=== TASK DETAILS ===
Locate every line in the material below that has the word "this". Copy each of those lines.

=== RECORDED DATA ===
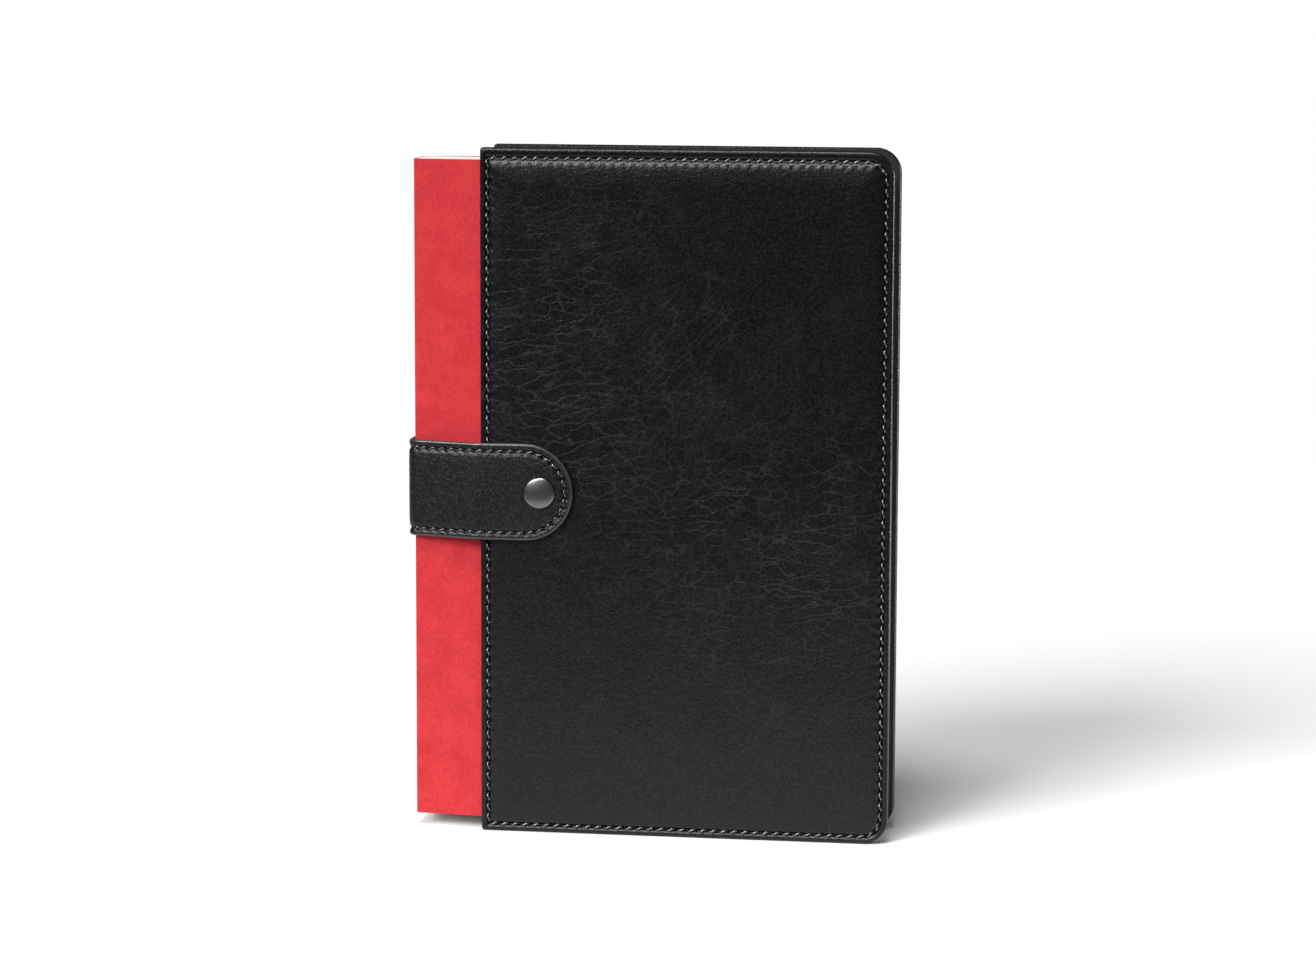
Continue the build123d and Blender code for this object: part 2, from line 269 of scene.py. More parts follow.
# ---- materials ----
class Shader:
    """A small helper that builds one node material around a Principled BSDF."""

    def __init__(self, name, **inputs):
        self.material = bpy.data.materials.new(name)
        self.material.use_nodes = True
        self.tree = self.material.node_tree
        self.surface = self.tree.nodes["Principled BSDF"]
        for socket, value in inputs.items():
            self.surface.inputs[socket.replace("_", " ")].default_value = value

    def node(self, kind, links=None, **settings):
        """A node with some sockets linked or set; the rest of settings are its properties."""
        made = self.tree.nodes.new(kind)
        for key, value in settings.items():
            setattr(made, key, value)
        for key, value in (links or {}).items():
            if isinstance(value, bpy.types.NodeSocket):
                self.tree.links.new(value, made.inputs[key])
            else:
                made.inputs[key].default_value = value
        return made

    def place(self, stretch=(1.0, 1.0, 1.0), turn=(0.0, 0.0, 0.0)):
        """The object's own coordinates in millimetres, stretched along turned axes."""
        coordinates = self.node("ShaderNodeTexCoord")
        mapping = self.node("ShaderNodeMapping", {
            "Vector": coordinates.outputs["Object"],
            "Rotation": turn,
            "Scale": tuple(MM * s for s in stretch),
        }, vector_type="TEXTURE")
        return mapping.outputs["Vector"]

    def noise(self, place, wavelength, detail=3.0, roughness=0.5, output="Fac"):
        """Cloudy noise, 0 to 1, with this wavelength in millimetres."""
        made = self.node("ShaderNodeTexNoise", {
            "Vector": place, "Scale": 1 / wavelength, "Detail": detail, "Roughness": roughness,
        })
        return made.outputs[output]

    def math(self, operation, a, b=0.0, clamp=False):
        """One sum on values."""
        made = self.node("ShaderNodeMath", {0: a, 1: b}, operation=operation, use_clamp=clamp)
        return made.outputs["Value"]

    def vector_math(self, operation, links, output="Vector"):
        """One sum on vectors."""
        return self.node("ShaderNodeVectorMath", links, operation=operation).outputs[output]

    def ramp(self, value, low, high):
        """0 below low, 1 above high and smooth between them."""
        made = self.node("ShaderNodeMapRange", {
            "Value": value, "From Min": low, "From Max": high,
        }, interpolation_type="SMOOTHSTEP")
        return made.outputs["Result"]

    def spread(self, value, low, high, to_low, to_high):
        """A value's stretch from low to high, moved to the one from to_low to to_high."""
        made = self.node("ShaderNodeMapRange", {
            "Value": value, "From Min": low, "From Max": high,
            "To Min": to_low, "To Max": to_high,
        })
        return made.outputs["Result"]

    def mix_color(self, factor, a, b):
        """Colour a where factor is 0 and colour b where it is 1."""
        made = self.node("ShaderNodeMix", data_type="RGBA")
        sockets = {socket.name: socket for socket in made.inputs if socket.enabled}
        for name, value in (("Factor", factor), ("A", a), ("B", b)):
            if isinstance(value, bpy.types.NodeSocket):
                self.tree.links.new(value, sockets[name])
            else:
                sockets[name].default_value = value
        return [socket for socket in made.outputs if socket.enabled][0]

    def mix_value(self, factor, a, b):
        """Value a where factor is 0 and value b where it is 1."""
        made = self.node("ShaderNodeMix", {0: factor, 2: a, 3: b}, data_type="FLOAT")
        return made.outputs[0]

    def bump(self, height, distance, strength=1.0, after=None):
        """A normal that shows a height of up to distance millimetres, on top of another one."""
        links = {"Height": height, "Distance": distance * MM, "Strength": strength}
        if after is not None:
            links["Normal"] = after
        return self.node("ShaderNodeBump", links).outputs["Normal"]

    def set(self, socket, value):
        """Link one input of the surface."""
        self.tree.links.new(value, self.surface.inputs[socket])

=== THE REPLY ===
Continue the build123d and Blender code for this object: part 2, from line 269 of scene.py. More parts follow.
        """Cloudy noise, 0 to 1, with this wavelength in millimetres."""